5 responses to “Giving it all up.”

  1. What about learning something new, like painting or morris dancing or something else improbable? Just something you’ve never done before and would never normally consider…

  2. I know the feeling. But you can de-clutter big time without giving up the house and the jobs, etc… I think making some space in the lives you have in this way, might draw in something new to fill up the space. That oftens happens. Meanwhile another cup of tea always helps 🙂 (Didn’t you de-clutter as part of your 30dayplan a few months ago? And then you got pregnant – see it works!)

  3. I have tried, over the last couple of years, to carve out a little bit of life in which I do what I really love to do – write fiction.

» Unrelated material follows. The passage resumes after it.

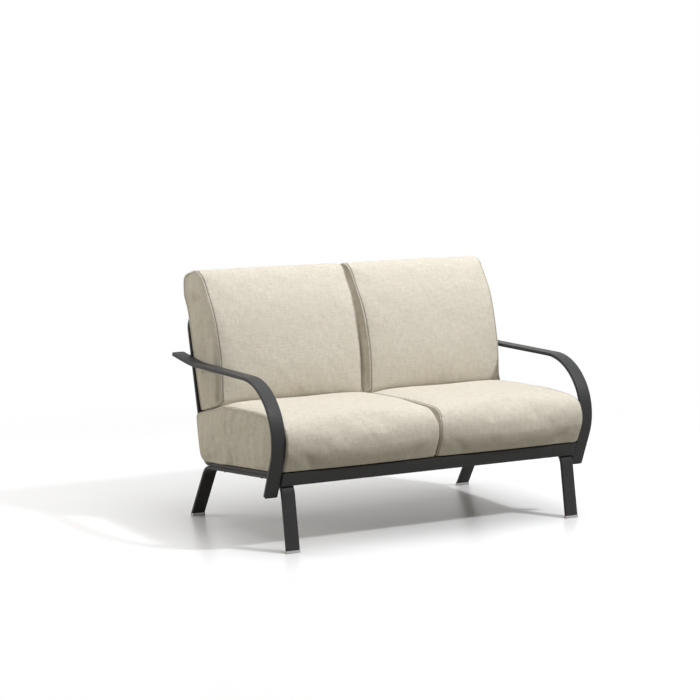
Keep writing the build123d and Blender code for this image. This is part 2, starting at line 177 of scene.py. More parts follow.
dust = ramp_node(powder_coat, cloud, 0.35, 0.75, 0.0, 0.16)
tone = given.outputs["Coat"]
for share in (rubbed_and_highlit, speckle, dust):
    tone = mix_colour(powder_coat, share, tone, given.outputs["Rubbed And Highlit"])
powder_coat.links.new(tone, made.inputs["Color"])
powder_coat.links.new(ramp_node(powder_coat, cloud, 0.3, 0.7, 0.4, 0.52), made.inputs["Roughness"])
powder_coat.links.new(grain, made.inputs["Height"])


def coated(name, coat, rubbed_and_highlit, grain_scale, bump):
    """A powder-coated finish in one colour."""
    material, tree, shader = new_material(name, Metallic=0.0, IOR=1.5, Specular_IOR_Level=0.15)
    layer = add_node(tree, "ShaderNodeGroup", node_tree=powder_coat)
    layer.inputs["Coat"].default_value = coat
    layer.inputs["Rubbed And Highlit"].default_value = rubbed_and_highlit
    layer.inputs["Grain Scale"].default_value = grain_scale
    relief = add_node(tree, "ShaderNodeBump", [("Height", layer.outputs["Height"])],
                      Strength=bump, Distance=0.0006)
    tree.links.new(layer.outputs["Color"], shader.inputs["Base Color"])
    tree.links.new(layer.outputs["Roughness"], shader.inputs["Roughness"])
    tree.links.new(relief.outputs["Normal"], shader.inputs["Normal"])
    return material


graphite = coated("graphite_powder_coat", (0.038, 0.0383, 0.039, 1), (0.075, 0.075, 0.076, 1),
                  grain_scale=700.0, bump=0.4)
for name in nodes:
    if not any(word in name for word in ("cushion", "glide", "bolt", "spacer", "plate")):
        finish_node(name, graphite)

# Joint pieces: plates between the front rail and the arms and spacers between the posts and the
# arms, coloured near-black as painted shade so they read as the shadowed gap at each joint, and
# black-oxide steel bolts with hexagon sockets.
gap_shade_black = coated("gap_shade_black", (0.012, 0.012, 0.013, 1), (0.03, 0.03, 0.032, 1),
                     grain_scale=700.0, bump=0.2)
for name in ("rail_end_plate_left", "rail_end_plate_right", "arm_spacer_left", "arm_spacer_right"):
    finish_node(name, gap_shade_black)
black_oxide, tree, shader = new_material("black_oxide_steel", Metallic=0.9,
                                         Base_Color=(0.05, 0.05, 0.052, 1))
smear = noise_node(tree, object_place(tree), 420.0, 4.0)
tree.links.new(ramp_node(tree, smear, 0.3, 0.7, 0.28, 0.5), shader.inputs["Roughness"])
for name in ("arm_bolts", "leg_bolts"):
    finish_node(name, black_oxide)

# Glides: injection-moulded pads of milky plastic pressed into the feet, scuffed where they slide.
# They let a little light through and stay pale under the dark legs.
milky, tree, shader = new_material("milky_plastic", IOR=1.46, Transmission_Weight=0.35,
                                   Subsurface_Weight=0.25, Subsurface_Scale=0.004)
place = object_place(tree)
height = add_node(tree, "ShaderNodeSeparateXYZ", [(0, place)]).outputs["Z"]
scuff = noise_node(tree, place, 300.0, 5.0)
worn = math_node(tree, "MULTIPLY", ramp_node(tree, height, 0.004, 0.0), ramp_node(tree, scuff, 0.4, 0.7))
tone = mix_colour(tree, worn, (0.82, 0.83, 0.84, 1), (0.5, 0.5, 0.49, 1))
tree.links.new(tone, shader.inputs["Base Color"])
tree.links.new(ramp_node(tree, scuff, 0.3, 0.7, 0.18, 0.4), shader.inputs["Roughness"])
for name in ("glide_front_left", "glide_front_right", "glide_rear_left", "glide_rear_right"):
    finish_node(name, milky)

# Cushion cloth: a beige solution-dyed yarn in plain weave. Thick slubs run along both the warp and
# the weft, so the cloth reads as a fine, uneven crosshatch. It puckers a little along its seams.
slub_weave, given, made = new_group(
    "slub_weave",
    [("Vector", "NodeSocketVector", None),
     ("Light Yarn", "NodeSocketColor", (0.75, 0.68, 0.56, 1)),
     ("Dark Yarn", "NodeSocketColor", (0.5, 0.43, 0.33, 1)),
     ("Thread", "NodeSocketFloat", 0.0014)],
    [("Color", "NodeSocketColor"), ("Roughness", "NodeSocketFloat"), ("Height", "NodeSocketFloat")],
)
across = add_node(slub_weave, "ShaderNodeSeparateXYZ", [(0, given.outputs["Vector"])])


def streaks(tree, x, y, along, over, seed, detail=3.0):
    """Slubs or folds as noise stretched along one direction of a flat map."""
    vector = add_node(tree, "ShaderNodeCombineXYZ", [
        ("X", math_node(tree, "MULTIPLY", x, along)),
        ("Y", math_node(tree, "MULTIPLY", y, over)),
    ], Z=seed)
    return noise_node(tree, vector.outputs[0], 1.0, detail, 0.6)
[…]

I’m someone who needs safety, security and home and we’ve worked hard to create a life that trundles along for us and enables the long term home educating that we’ve ended up doing. But I also wanted to show my children that we don’t just go to work and home educate – we both have interests and we change and learn too – hence my writing. When it comes to big changes, well, they’re not possible at the moment – we need to stay on an even keel. No doubt the changes will come. Life just does that to us, IME, whether we look for it or not.

  4. I feel *exactly* the same way. Every summer when we go camping, I dream of living a simpler life *all* the time, with very few things, and lots of open space…but I know it’s just not ‘me’ and it wouldn’t work because of that.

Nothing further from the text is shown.